In an attempt to tell the ruler’s story with humanism and nuance, Gharavi argued that “the last thing we needed was another Cleopatra divorced from her womanhood and her power only sexualized.”
“The  HBO series ‘Rome’ portrayed one of the most intelligent, sophisticated and powerful women in the world as a sleazy, dissipated drug addict, yet Egypt didn’t seem to mind. Where was the outrage then? But portraying her as Black? Well. … Perhaps, it’s not just that I’ve directed a series that portrays Cleopatra as Black, but that I have asked Egyptians to see themselves as Africans, and they are furious at me for that. I am okay with this.”
Representatives for Netflix declined to comment further when reached Friday by The Times.
The series debuts on the platform mere days after the “Bridgerton” prequel “Queen Charlotte” begins streaming on the platform. That project, albeit a fictional Regency drama, is also about a ruler who is believed to have Black roots and is portrayed by a Black performer.
In an April 12 statement, Pinkett Smith said that she wanted to find stories that would inspire her daughter, Willow.
“We don’t often get to see or hear stories about Black queens, and that was really important for me, as well as for my daughter, and just for my community to be able to know those stories because there are tons of them,” Pinkett Smith told Tudum. “The sad part is that we don’t have ready access to these historical women who were so powerful and were the backbones of African nations.”
The producers worked with Cleopatra scholar Dr.
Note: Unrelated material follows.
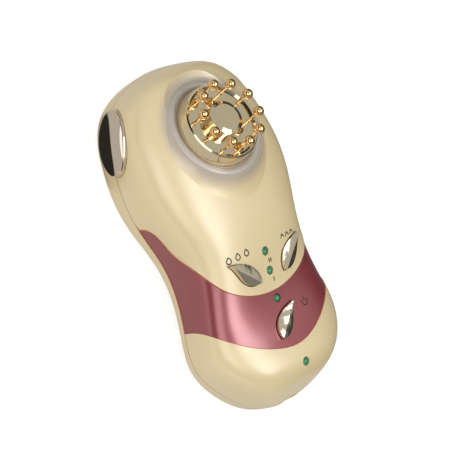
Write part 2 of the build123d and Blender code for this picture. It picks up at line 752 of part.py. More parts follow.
board_underside = board_top - board_thickness
with BuildPart() as circuit_board:
    with BuildSketch(Plane.XY.offset(board_underside)):
        with Locations((0, (board_front + board_rear) / 2)):
            Rectangle(2 * board_half_width, board_front - board_rear)
        with Locations((0, board_rear)):
            Rectangle(2 * board_tongue_half_width, board_rear - board_tongue_end,
                      align=(Align.CENTER, Align.MAX))
        with Locations(*board_screw_places):
            Circle(board_screw_radius, mode=Mode.SUBTRACT)
    extrude(amount=board_thickness)
circuit_board.part.label = "circuit_board"
export_step(circuit_board.part, "parts/circuit_board.step")

with BuildPart() as controller_chip:
    width, depth, height = controller_size
    leg_width, leg_reach, leg_height = controller_leg
    with Locations((*controller_place, board_top)):
        Box(width, depth, height, align=upright)
        with GridLocations(controller_leg_pitch, depth + leg_reach, 4, 2):
            Box(leg_width, leg_reach, leg_height, align=upright)
controller_chip.part.label = "controller_chip"
export_step(controller_chip.part, "parts/controller_chip.step")

with BuildPart() as transformer:
    with Locations((*transformer_place, board_top)):
        Box(*transformer_size, align=upright)
        Box(*transformer_bobbin, align=upright)
transformer.part.label = "step_up_transformer"
export_step(transformer.part, "parts/step_up_transformer.step")

with BuildPart() as capacitors:
    with Locations(*[(x, y, board_top) for x, y in capacitor_places]):
        Cylinder(capacitor_radius, capacitor_height, align=upright)
capacitors.part.label = "capacitors"
export_step(capacitors.part, "parts/capacitors.step")

with BuildPart() as battery_connector:
    with Locations((*connector_place, board_top)):
        Box(*connector_size, align=upright)
battery_connector.part.label = "battery_connector"
export_step(battery_connector.part, "parts/battery_connector.step")

with BuildPart() as charging_jack:
    with Locations((0, jack_front, board_underside)):
        Box(jack_width, jack_length, jack_height, align=(Align.CENTER, Align.MIN, Align.MAX))
    with BuildSketch(Plane.XZ.offset(-jack_front)):
        with Locations((0, inlet_height)):
            Circle(jack_socket_radius)
    extrude(amount=-jack_socket_depth, mode=Mode.SUBTRACT)
    with BuildSketch(Plane.XZ.offset(-jack_front - jack_socket_depth)):
        with Locations((0, inlet_height)):
            Circle(jack_pin_radius)
    extrude(amount=jack_socket_depth - jack_pin_setback)
charging_jack.part.label = "charging_jack"
export_step(charging_jack.part, "parts/charging_jack.step")

# ------------------------------------------------------------------ battery

for name, side in plate_sides.items():
    nub_end = side  # the right cell has its nub at the front, the left one at the rear
    flat_end = cell_middle - nub_end * cell_length / 2
    with BuildPart() as cell:
        with BuildSketch(Plane.XZ.offset(-flat_end)):
            with Locations((side * cell_pitch / 2, cell_height)):
                Circle(cell_radius)
        extrude(amount=-nub_end * (cell_length - cell_nub_length))
        with BuildSketch(Plane.XZ.offset(-flat_end)):
            with Locations((side * cell_pitch / 2, cell_height)):
                Circle(cell_nub_radius)
        extrude(amount=-nub_end * cell_length)
    cell.part.label = f"battery_cell_{name}"
    export_step(cell.part, f"parts/{cell.part.label}.step")

with BuildPart() as battery_sleeve:
    with BuildSketch(Plane.XZ.offset(-sleeve_end)):
        with Locations((0, cell_height)):
            SlotCenterToCenter(cell_pitch, 2 * (cell_radius + sleeve_thickness))
            SlotCenterToCenter(cell_pitch, 2 * cell_radius, mode=Mode.SUBTRACT)
    extrude(amount=sleeve_end - sleeve_start)
battery_sleeve.part.label = "battery_sleeve"
export_step(battery_sleeve.part, "parts/battery_sleeve.step")

cell_front = cell_middle + cell_length / 2
cell_rear = cell_middle - cell_length / 2
with BuildPart() as battery_tabs:
    with Locations((-cell_pitch / 2, cell_front, cell_height), (cell_pitch / 2, cell_front, cell_height)):
        Box(tab_width, tab_thickness, tab_height, align=(Align.CENTER, Align.MIN, Align.CENTER))
    with Locations((0, cell_rear, cell_height)):
        Box(cell_pitch + tab_width, tab_thickness, tab_width, align=(Align.CENTER, Align.MAX, Align.CENTER))
battery_tabs.part.label = "battery_tabs"
export_step(battery_tabs.part, "parts/battery_tabs.step")

# ------------------------------------------------------------------ screws

with BuildPart() as casing_screws:
    with Locations(*[(x, y, casing_screw_seat) for x, y in casing_screw_places]):
        Cylinder(casing_screw_head_radius, casing_screw_head_height, align=hanging)
        Cylinder(casing_screw_radius, casing_screw_tip - casing_screw_seat, align=upright)
casing_screws.part.label = "casing_screws"
export_step(casing_screws.part, "parts/casing_screws.step")

with BuildPart() as board_screws:
    with Locations(*[(x, y, board_underside) for x, y in board_screw_places]):
        Cylinder(board_screw_head_radius, board_screw_head_height, align=hanging)
        Cylinder(board_screw_radius, board_screw_reach, align=upright)
board_screws.part.label = "board_screws"
export_step(board_screws.part, "parts/board_screws.step")

# ------------------------------------------------------------------ leads

tag_tip = head_plane.from_local_coords((0, lead_setback - tag_reach, tag_foot - lead_lift))
terminal_back = terminal_seat - terminal_thickness - lead_lift
plate_tips = {
    name: plate_plane(side).from_local_coords((lead_setback - terminal_reach, 0, terminal_back))
    for name, side in plate_sides.items()
}
tab_face = cell_front + tab_thickness + lead_lift
connector_front = connector_place[1] + connector_size[1] / 2 + lead_lift
lead_routes = {
    "head_lead": [tag_tip, (0.4, 27.6, 24.6), (2.2, 20.0, 22.6), (5.2, 13.2, 24.6), (6.0, 9.4, 24.0),
                  (6.1, 8.6, board_top + lead_lift)],
    "side_lead_left": [plate_tips["left"], (-22.2, 35.8, 14.6), (-12.6, 28.0, 17.0), (-11.4, 17.6, 22.0),
                       (-12.0, 9.6, 24.4), (-12.1, 8.4, board_top + lead_lift)],
    "side_lead_right": [plate_tips["right"], (22.2, 35.8, 14.6), (12.6, 28.0, 17.0), (11.4, 17.6, 22.0),
                        (12.0, 9.6, 24.4), (12.1, 8.4, board_top + lead_lift)],
    "battery_lead_left": [(-5.4, tab_face, 13.6), (-5.2, 15.6, 14.6), (-2.6, 15.0, 21.0),
                          (-1.5, connector_front, 22.4)],
    "battery_lead_right": [(5.4, tab_face, 13.6), (5.2, 15.6, 14.6), (2.6, 15.0, 21.0),
                           (1.5, connector_front, 22.4)],
}


def bend_radii(route):
    """Radius at each inner point of a route, as large as the shorter run beside it allows."""
    points = [Vector(*point) for point in route]
    radii = []
    for before, corner, after in zip(points, points[1:], points[2:]):
        run_in, run_out = corner - before, after - corner
        turn = radians(run_in.get_angle(run_out))
        radii.append(bend_share * min(run_in.length, run_out.length) / tan(turn / 2))
    return radii


for name, route in lead_routes.items():
    with BuildPart() as lead:
        with BuildLine() as path:
            FilletPolyline(*route, radius=bend_radii(route))
        with BuildSketch(Plane(origin=path.line @ 0, z_dir=path.line % 0)):
            Circle(wire_radius)
        sweep(path=path.line)
    lead.part.label = name
    export_step(lead.part, f"parts/{name}.step")
    prism_volume = path.wire().length * pi * wire_radius ** 2
    print(name, "bend radii", [round(radius, 1) for radius in bend_radii(route)],
          "volume against section times length", round(lead.part.volume / prism_volume, 4))
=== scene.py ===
# %% [markdown]
# # A facial toning device
#
# A palm-sized body of champagne pearl plastic lies on a white table. A burgundy band wraps its
# waist, three bright leaf-shaped keys and four green lamps sit in its face, an oval metal plate
# shines on each flank, and the tilted massage head carries ten gilt balls on thin pins.
# The hard parts come ready-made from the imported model. This lesson gives them their surfaces:
# finishes, printed marks, a line of lacquer and studio light.

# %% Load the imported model
import bmesh
import bpy
from math import atan2, cos, pi, radians, sin
from mathutils import Matrix, Vector


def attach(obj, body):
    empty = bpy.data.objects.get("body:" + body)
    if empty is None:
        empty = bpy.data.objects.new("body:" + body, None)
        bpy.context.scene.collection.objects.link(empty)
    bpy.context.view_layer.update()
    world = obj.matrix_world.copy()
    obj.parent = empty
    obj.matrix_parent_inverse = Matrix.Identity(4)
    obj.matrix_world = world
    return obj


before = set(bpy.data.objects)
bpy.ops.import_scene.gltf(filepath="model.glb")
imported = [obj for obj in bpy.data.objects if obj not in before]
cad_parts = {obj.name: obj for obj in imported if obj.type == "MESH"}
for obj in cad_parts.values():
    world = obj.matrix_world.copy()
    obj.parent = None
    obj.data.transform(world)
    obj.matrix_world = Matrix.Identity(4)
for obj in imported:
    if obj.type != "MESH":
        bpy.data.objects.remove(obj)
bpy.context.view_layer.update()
MM = 0.001

# %% [markdown]
# ## Camera
#
# The view comes from above the left flank with a long lens, so that the body is seen almost
# without perspective. The camera is built from its own three directions rather than from angles:
# where its right-hand side, its upper side and its back point to. Two of them are written down.
# Cross products then find the third and square up the second, so that nothing is skewed.

# %% Camera
CAMERA_PLACE = Vector((-564.2, 107.8, 686.3)) * MM
LENS = 198.53
SENSOR_WIDTH = 36
NEAREST_SEEN = 10 * MM

camera_right = Vector((0.684123, -0.361882, 0.633259))
rough_up = Vector((0.349271, 0.924753, 0.151135))
camera_back = camera_right.cross(rough_up).normalized()
camera_up = camera_back.cross(camera_right).normalized()
turn = Matrix((camera_right, camera_up, camera_back)).transposed().to_4x4()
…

Sally-Ann Ashton on the project to “explore Cleopatra’s story as a queen, strategist [and] ruler of formidable intellect.”
“Her ethnicity is not the focus of Queen Cleopatra, but we did intentionally decide to depict her of mixed ethnicity to reflect theories about Cleopatra’s possible Egyptian ancestry and the multicultural nature of ancient Egypt,” they said.
“Given that Cleopatra represents herself as an Egyptian, it seems strange to insist on depicting her as wholly European,” said Ashton, who was interviewed for the series.